First, legislation should limit surveillance and the use of data in a way that strictly respects the right to privacy as spelled out in the Universal Declaration of Human Rights, the International Covenant on Civil and Political Rights, European data protection standards, the case law of the European Court of Human Rights and that of the European Court of Justice. These norms oblige states to respect human rights when they gather and store information relating to our private lives and to protect individuals from unlawful surveillance, including when carried out by foreign agencies.
Second, there must be rigorous procedures for the examination, use and storage of all data obtained, and those subjected to surveillance should be given a chance to exercise their legal rights to appeal.

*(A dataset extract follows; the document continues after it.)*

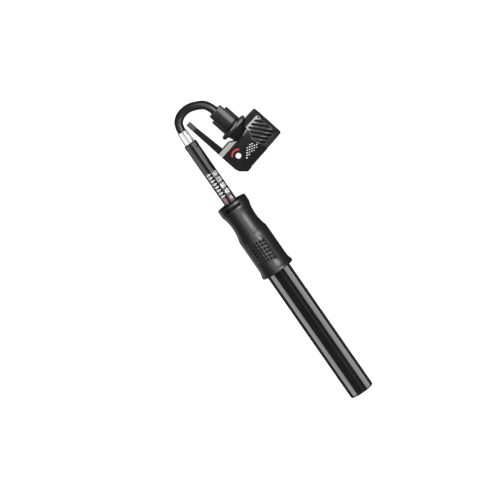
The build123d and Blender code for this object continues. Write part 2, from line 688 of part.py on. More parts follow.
PLUNGER_FOOT_Y = PIVOT[1] + LEVER_HUB_R + PASSING
PLUNGER_TOP_Y = GROMMET_FLOOR_Y - PLUNGER_TRAVEL - PASSING
PLUNGER_RING_Y = PLUNGER_TOP_Y - 3.0


def make_plunger():
    """The plunger that the lever's hub pushes up under the grommet."""
    plunger = along_y(CHAMBER_R - RUN_FIT, PLUNGER_FOOT_Y, PLUNGER_TOP_Y)
    half = PLUNGER_RING_MINOR_R + SNUG
    floor = CHAMBER_R - RUN_FIT - 2 * PLUNGER_RING_MINOR_R - SNUG
    plunger -= ring_y(CHAMBER_R + 1, floor, PLUNGER_RING_Y - half, PLUNGER_RING_Y + half)
    return plunger - along_y(GROMMET_PORT_R, PLUNGER_TOP_Y - 6.0, PLUNGER_TOP_Y + 1)


def make_plunger_seal():
    """The ring that seals the plunger in the head."""
    major = CHAMBER_R - RUN_FIT - PLUNGER_RING_MINOR_R
    return Pos(MOUTH_X, PLUNGER_RING_Y, 0) * Rot(-90, 0, 0) * Torus(major, PLUNGER_RING_MINOR_R)


def make_head_connector():
    """The flange and the two lock ears that close the grip's mouth when stowed."""
    flange = along_x(FLANGE_R, FLANGE_X[0], FLANGE_X[1] - SNUG)
    flange = chamfer(flange.edges().filter_by(GeomType.CIRCLE), FLANGE_EDGE)
    core = along_x(CORE_R, EAR_X[0], FLANGE_X[0])
    ears = along_x(EAR_R, EAR_X[0], EAR_X[1])
    ears &= block(EAR_X, (-EAR_R, EAR_R), (-EAR_WIDTH / 2, EAR_WIDTH / 2))
    connector = flange + core + ears
    half = CONNECTOR_RING_MINOR_R + SNUG
    floor = CORE_R + CONNECTOR_RING_PROUD - 2 * CONNECTOR_RING_MINOR_R
    connector -= ring_x(CORE_R + 1, floor, RING_GROOVE_X - half, RING_GROOVE_X + half)
    connector -= along_x(HOSE_BARB_STUD_R + SNUG, EAR_X[0] - 1, EAR_X[0] + HOSE_BARB_SOCKET)
    return connector - along_x(AIR_PORT_R, EAR_X[0], 0)


def make_connector_seal():
    """The ring by the flange that keeps water out of the mouth."""
    return o_ring_x(CORE_R + CONNECTOR_RING_PROUD + SNUG, CONNECTOR_RING_MINOR_R, RING_GROOVE_X)


def make_hose_collar():
    """The collar that the hose's upper end is held in."""
    collar = along_x(HOSE_COLLAR_R, COLLAR_MOUTH_X, EAR_X[0])
    collar = fillet(collar.edges().sort_by(Axis.X)[0], HOSE_COLLAR_EDGE)
    collar += along_x(HOSE_BARB_STUD_R, EAR_X[0], EAR_X[0] + HOSE_BARB_STUD)
    collar -= along_x(HOSE_R + HOSE_CLEARANCE, COLLAR_MOUTH_X - 1, COLLAR_MOUTH_X + HOSE_TUCK)
    return collar - along_x(AIR_PORT_R, COLLAR_MOUTH_X, 0)


# ---- The lever -------------------------------------------------------------------------
def make_lever():
    """The thumb lever: its arm, and the hub between the head's cheeks."""
    root_top = LEVER_FLOOR_Y + LEVER_ROOT_THICK
    outline = [
        (LEVER_TIP_X, LEVER_FLOOR_Y + 0.3),
        (LEVER_TIP_X, LEVER_FLOOR_Y + LEVER_TIP_THICK),
        (3.0, root_top),
        (PIVOT[0], root_top + 2.0),
        (PIVOT[0] + 4.5, LEVER_FLOOR_Y + 4.4),
        (PIVOT[0] + 2.0, LEVER_FLOOR_Y),
    ]
    lever = prism(outline, LEVER_HALF) + at_pivot(Cylinder(LEVER_HUB_R, 2 * LEVER_HALF))
    lever -= at_pivot(Cylinder(PIN_R + SNUG, 4 * LEVER_HALF))
    return lever - pad_block(SNUG)


def pad_block(clearance):
    """The thumb pad's block, or with a clearance the pocket that it fits."""
    x_range = (LEVER_TIP_X - 1, LEVER_TIP_X + PAD_LENGTH + clearance)
    floor = LEVER_FLOOR_Y + LEVER_TIP_THICK - PAD_DEPTH - clearance
    return block(x_range, (floor, floor + 2 * PAD_DEPTH), (-LEVER_HALF - 1, LEVER_HALF + 1))


def make_lever_pad():
    """The grey ribbed pad on the lever's tip."""
    start, end = LEVER_TIP_X, LEVER_TIP_X + PAD_LENGTH
    top = LEVER_FLOOR_Y + LEVER_TIP_THICK
    pad = block((start, end), (top - PAD_DEPTH, top + 0.3), (-LEVER_HALF, LEVER_HALF))
    return chamfer(pad.edges().filter_by(Axis.Z).sort_by(Axis.Y)[-2:], 0.3)


def make_lever_pin():
    """The bright pin that the lever turns on."""
    return at_pivot(Cylinder(PIN_R, 2 * BODY_HALF + 0.8))


def disc_z(depth):
    """The height of the middle of a slice that lies flush in the cheek."""
    return BODY_HALF - depth / 2


def mark_sector(clearance):
    """The red arc in a disc's face, or with a clearance the pocket that holds it."""
    start, end = MARK_ANGLES
    reach = 2 * DISC_R
    corners = [(0, 0)]
    for step in range(4):
        angle = math.radians(start + (end - start) * step / 3)
        corners.append((reach * math.cos(angle), reach * math.sin(angle)))
    wedge = prism(corners, BODY_HALF)
    ring = Cylinder(MARK_R[1] + clearance, MARK_DEPTH) - Cylinder(MARK_R[0] - clearance, MARK_DEPTH)
    return ring & wedge


def make_pivot_discs():
    """The two discs on the pin's ends, which turn with the lever in the cheeks."""
    disc = Cylinder(DISC_R, DISC_THICK - PASSING) - Cylinder(PIN_R + SNUG, 2 * DISC_THICK)
    offset = (DISC_THICK - PASSING - MARK_DEPTH) / 2
    disc -= Pos(0, 0, offset) * mark_sector(SNUG)
    disc_height = disc_z(DISC_THICK - PASSING)
    upper = at_pivot(disc, disc_height)
    return [upper, mirror(upper, Plane.XY)]


def make_lock_marks():
    """The red arcs in the discs that show which way the lever lies."""
    upper = at_pivot(mark_sector(0), disc_z(MARK_DEPTH))
    return [upper, mirror(upper, Plane.XY)]


# ---- Placing ---------------------------------------------------------------------------
def roll_angle():
    """The roll at which the cap's edge is as low as the skirt's."""
    reach = on_head(MOUTH_X, MOUTH_Y - MOUTH_RING_EDGE)[1]
    overhang = CAP_R - HEAD_RISE
    span = math.hypot(reach, overhang)
    return math.degrees(math.asin(SKIRT_R / span) - math.atan2(overhang, reach))


SEAT_X = (GRIP_LENGTH + PASSING + BARREL_END_X - BARREL_EDGE) / 2
PUMP_PLACE = Rot(-roll_angle(), 0, 0) * Pos(-SEAT_X, 0, 0)
HEAD_PLACE = PUMP_PLACE * Pos(HEAD_X, HEAD_Y, HEAD_RISE) * Rot(0, 0, HEAD_TURN)

PUMP_NODES = {
    "grip_shell": make_grip_shell,
    "skirt_bush": make_skirt_bush,
    "lock_collar": make_lock_collar,
    "lock_clip": make_lock_clip,
    "tube_retainer": make_tube_retainer,
    "piston_rod": make_piston_rod,
    "rod_clip": make_rod_clip,
    "piston_head": make_piston_head,
    "piston_seal": make_piston_seal,
    "piston_guide": make_piston_guide,
    "valve_ball": make_valve_ball,
    "valve_spring": make_valve_spring,
    "valve_retainer": make_valve_retainer,
    "barrel_tube": make_barrel_tube,
    "end_cap": make_end_cap,
    "end_cap_seal": make_end_cap_seal,
    "end_bumper": make_end_bumper,
    "gland_nut": make_gland_nut,
    "gland_wiper": make_gland_wiper,
    "gland_bumper": make_gland_bumper,
    "tube_carrier": make_tube_carrier,
    "tube_seal": make_tube_seal,
    "gauge_lens": make_gauge_lens,
    "gauge_foot": make_gauge_foot,
    "air_tube": make_air_tube,
    "scale_sleeve": make_scale_sleeve,
    "tube_cap": make_tube_cap,
    "tube_cap_seal": make_tube_cap_seal,
    "hose_ferrule": make_hose_ferrule,
    "gauge_indicator": make_gauge_indicator,
    "gauge_spring": make_gauge_spring,
    "hose": make_hose,
}

HEAD_NODES = {
    "head_body": make_head_body,
    "head_sleeve": make_head_sleeve,
    "mouth_ring": make_mouth_ring,
    "valve_grommet": make_valve_grommet,
    "plunger": make_plunger,
    "plunger_seal": make_plunger_seal,
    "head_connector": make_head_connector,
    "connector_seal": make_connector_seal,
    "hose_collar": make_hose_collar,
    "lever": make_lever,
    "lever_pad": make_lever_pad,
    "lever_pin": make_lever_pin,
    "pivot_discs": make_pivot_discs,
    "lock_marks": make_lock_marks,
}


def write_nodes(makers, place):
    """Writes one STEP file for each node, in its place."""
    for name, make in makers.items():
        made = make()
        pieces = made if isinstance(made, list) else [made]
        solids = [place * solid for piece in pieces for solid in piece.solids()]
        export_step(solids[0] if len(solids) == 1 else Compound(children=solids), f"parts/{name}.step")


os.makedirs("parts", exist_ok=True)
write_nodes(PUMP_NODES, PUMP_PLACE)
write_nodes(HEAD_NODES, HEAD_PLACE)
print("roll", round(roll_angle(), 3), "seat x", round(SEAT_X, 3))
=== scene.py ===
"""The looks of a bicycle mini pump with a pull-out gauge, a short hose and a lever head."""

import json
import logging
import math
from collections.abc import Iterable
from dataclasses import dataclass, field
from enum import Enum

import bmesh
import bpy
from mathutils import Matrix, Vector
from mathutils.bvhtree import BVHTree

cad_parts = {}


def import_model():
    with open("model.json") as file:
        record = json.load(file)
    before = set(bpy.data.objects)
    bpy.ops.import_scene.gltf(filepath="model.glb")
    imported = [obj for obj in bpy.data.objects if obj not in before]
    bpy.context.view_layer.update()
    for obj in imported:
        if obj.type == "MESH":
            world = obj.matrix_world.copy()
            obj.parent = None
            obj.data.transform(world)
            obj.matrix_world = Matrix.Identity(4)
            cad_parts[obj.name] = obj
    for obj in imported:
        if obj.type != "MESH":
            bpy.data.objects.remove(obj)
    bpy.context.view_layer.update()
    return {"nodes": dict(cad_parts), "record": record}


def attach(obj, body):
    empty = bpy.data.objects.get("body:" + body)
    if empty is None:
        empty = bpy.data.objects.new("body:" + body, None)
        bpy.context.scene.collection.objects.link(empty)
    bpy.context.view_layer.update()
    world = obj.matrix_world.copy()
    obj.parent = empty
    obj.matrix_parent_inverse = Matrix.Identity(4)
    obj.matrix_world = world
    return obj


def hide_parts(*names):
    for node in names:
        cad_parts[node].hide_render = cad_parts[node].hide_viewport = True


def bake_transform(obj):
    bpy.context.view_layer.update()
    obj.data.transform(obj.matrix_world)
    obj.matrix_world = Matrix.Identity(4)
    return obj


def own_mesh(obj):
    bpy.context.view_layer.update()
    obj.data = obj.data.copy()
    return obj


LOG = logging.getLogger("mini_pump")
MM = 0.001
WELD = 1e-4  # vertices nearer than this, in millimetres, are one


# ---- Where things are -------------------------------------------------------------------
@dataclass(frozen=True)
class Layout:
    """The pump's own axes and the head's, in millimetres and degrees.

    The pump's X runs from the mouth of the grip to the closed end of the barrel, Y to
    the side of the head. The head's X runs along its connector, Y towards the mouth.
    """

    roll: float = 10.114
    seat_x: float = 140.05
    head_origin: tuple[float, float, float] = (-52.3, 40.4, 12.0)
    head_turn: float = 13.65

    def pump(self) -> Matrix:
        """Gives the matrix from the pump's millimetres to metres in the row frame."""
        roll = Matrix.Rotation(-math.radians(self.roll), 4, "X")
        return Matrix.Scale(MM, 4) @ roll @ Matrix.Translation((-self.seat_x, 0, 0))

    def head(self) -> Matrix:
        """Gives the matrix from the head's millimetres to metres in the row frame."""
        turn = Matrix.Rotation(math.radians(self.head_turn), 4, "Z")
        return self.pump() @ Matrix.Translation(self.head_origin) @ turn


LAYOUT = Layout()


def smooth_step(low: float, high: float, value: float) -> float:
    """Rises smoothly from 0 to 1 between two values.

    Args:
        low: Where the rise starts.
        high: Where it ends.
        value: The place to read.

    Returns:
        The height, from 0 to 1.
    """
    t = min(1.0, max(0.0, (value - low) / (high - low)))
    return t * t * (3 - 2 * t)


# ---- Finishes ---------------------------------------------------------------------------
class Texture(Enum):
    """The fine surface of a finish."""

    GRAIN = "grain"
    TURNED = "turned"
    CLEAN = "clean"
    FIBRE = "fibre"


STRETCH = {Texture.TURNED: (1.0, 0.02, 0.02), Texture.FIBRE: (0.3, 1.0, 1.0)}
FINE_DETAIL = 3.0
BROAD_DETAIL = 2.0
BROAD_PATCH = 14.0  # the size of a colour's broad patches, in millimetres
NOISE_SPAN = (0.25, 0.75)  # nearly all of a noise's values lie between these
CONVEX_SPAN = (0.55, 0.68)  # the pointiness of a soft edge and of a sharp one
LEAST_ROUGHNESS = 0.02
SHEEN_ROUGHNESS = 0.4
BUMP_STEP = 0.01  # millimetres for one unit of a finish's bump
RUBBED_GREY = (0.22, 0.22, 0.22, 1.0)
# painted shade: the near-black that marked recesses and shaded places are moved towards
PAINTED_SHADE_BLACK = (0.0008, 0.0008, 0.0008, 1.0)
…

Third, security agencies must operate under independent scrutiny and judicial review. This will require intrusive oversight powers for parliaments and a judiciary that is involved in the decision-making process to ensure accountability. Countries that have adopted controversial surveillance laws should reconsider or amend them. And those considering new surveillance legislation should do so with great caution.
Terrorism is a real threat and it requires an effective response. But adopting surveillance measures that undermine human rights and the rule of law is not the solution.
Nils Muiznieks is the Council of Europe Commissioner for Human Rights.